Adversarial Evaluation of Dialogue Models
Anjuli Kannan, Oriol Vinyals
TL;DR
An adversarial, discriminator-based approach is explored as a proxy for human evaluation of dialogue models, testing whether a discriminator can separate machine-generated from human responses. The study uses a production Smart Reply generator and finds discriminator accuracy around 62.5%, and analyses reveal length bias and limited diversity as key weaknesses. However, fooling the discriminator does not reliably indicate higher human-perceived quality, signaling that more work is needed to make adversarial evaluation practical. The paper discusses benefits, limitations, and directions for future research in adversarial dialogue evaluation.
Abstract
The recent application of RNN encoder-decoder models has resulted in substantial progress in fully data-driven dialogue systems, but evaluation remains a challenge. An adversarial loss could be a way to directly evaluate the extent to which generated dialogue responses sound like they came from a human.

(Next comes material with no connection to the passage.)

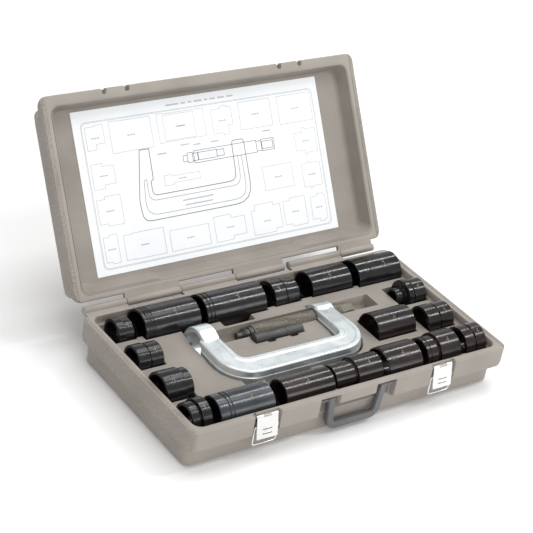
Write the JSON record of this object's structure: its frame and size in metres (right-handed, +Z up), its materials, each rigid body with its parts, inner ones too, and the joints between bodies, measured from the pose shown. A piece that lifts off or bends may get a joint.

This could reduce the need for human evaluation, while more directly evaluating on a generative task. In this work, we investigate this idea by training an RNN to discriminate a dialogue model's samples from human-generated samples. Although we find some evidence this setup could be viable, we also note that many issues remain in its practical application. We discuss both aspects and conclude that future work is warranted.